Here is the Day 3 updates of my Python learning journey! Today, I explored two essential concepts that make Python a flexible and powerful programming language: 

Dynamic Typing and Mutable vs Immutable Types

Let's dive deep into these topics!


Understanding Dynamic Typing in Python

Python is a dynamically typed language, meaning that variable types are determined at runtime. Unlike statically typed languages such as Java or C++, where you need to declare the type of a variable explicitly, Python allows you to assign any value to a variable without specifying its type.

Example of Dynamic Typing:

x = 10       # x is an integer
print(type(x))  # Output: <class 'int'>

x = "Hello"  # x is now a string
print(type(x))  # Output: <class 'str'>

x = [1, 2, 3]  # x is now a list
print(type(x))  # Output: <class 'list'>

Key Takeaways:

  • No need to declare variable types in Python.

  • The same variable can hold different types of data at different points in the program.

  • It makes Python more flexible but requires caution to avoid unexpected type errors.

Example of a potential issue with dynamic typing:

a = "10"  # String
a = a + 5  # This will cause a TypeError: can only concatenate str (not "int") to str

To fix this, we must ensure type consistency:

a = int("10")  # Convert string to integer
a = a + 5  #  Works fine, output: 15

Mutable vs Immutable Types in Python

In Python, every object belongs to one of two categories:

  1. Mutable Objects: Their values can be changed after creation.

  2. Immutable Objects: Their values cannot be changed once created.

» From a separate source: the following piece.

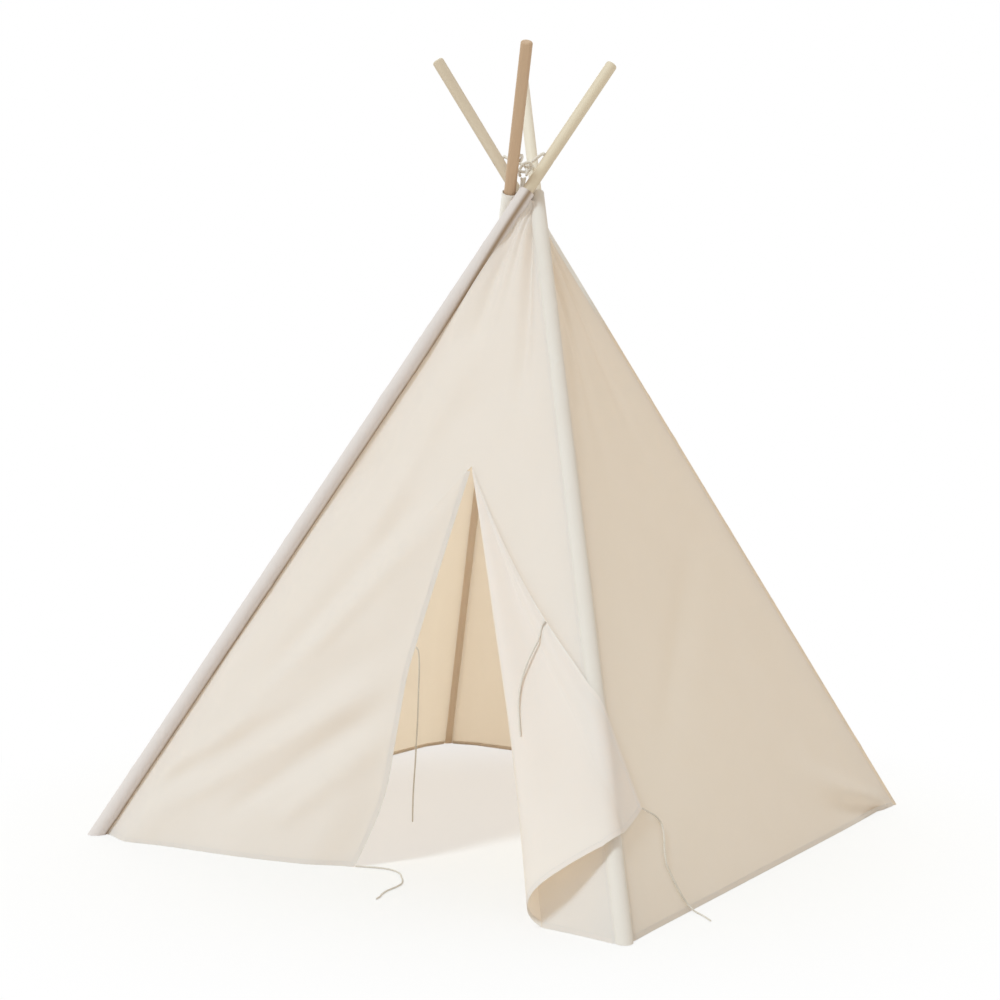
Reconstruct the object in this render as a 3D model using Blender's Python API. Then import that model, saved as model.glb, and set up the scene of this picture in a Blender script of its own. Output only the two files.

 Mutable Objects (Can Be Modified)

Mutable objects allow modifications without changing their memory address.

Examples of Mutable Types:

  • Lists (list)

  • Dictionaries (dict)

  • Sets (set)

my_list = [1, 2, 3]
print(id(my_list))  # Memory address before modification

my_list.append(4)  # Modifying the list
print(my_list)  # Output: [1, 2, 3, 4]

print(id(my_list))  # Same memory address -> List is mutable

Immutable Objects (Cannot Be Modified)

Immutable objects do not allow modifications. If a change is needed, a new object is created with the updated value.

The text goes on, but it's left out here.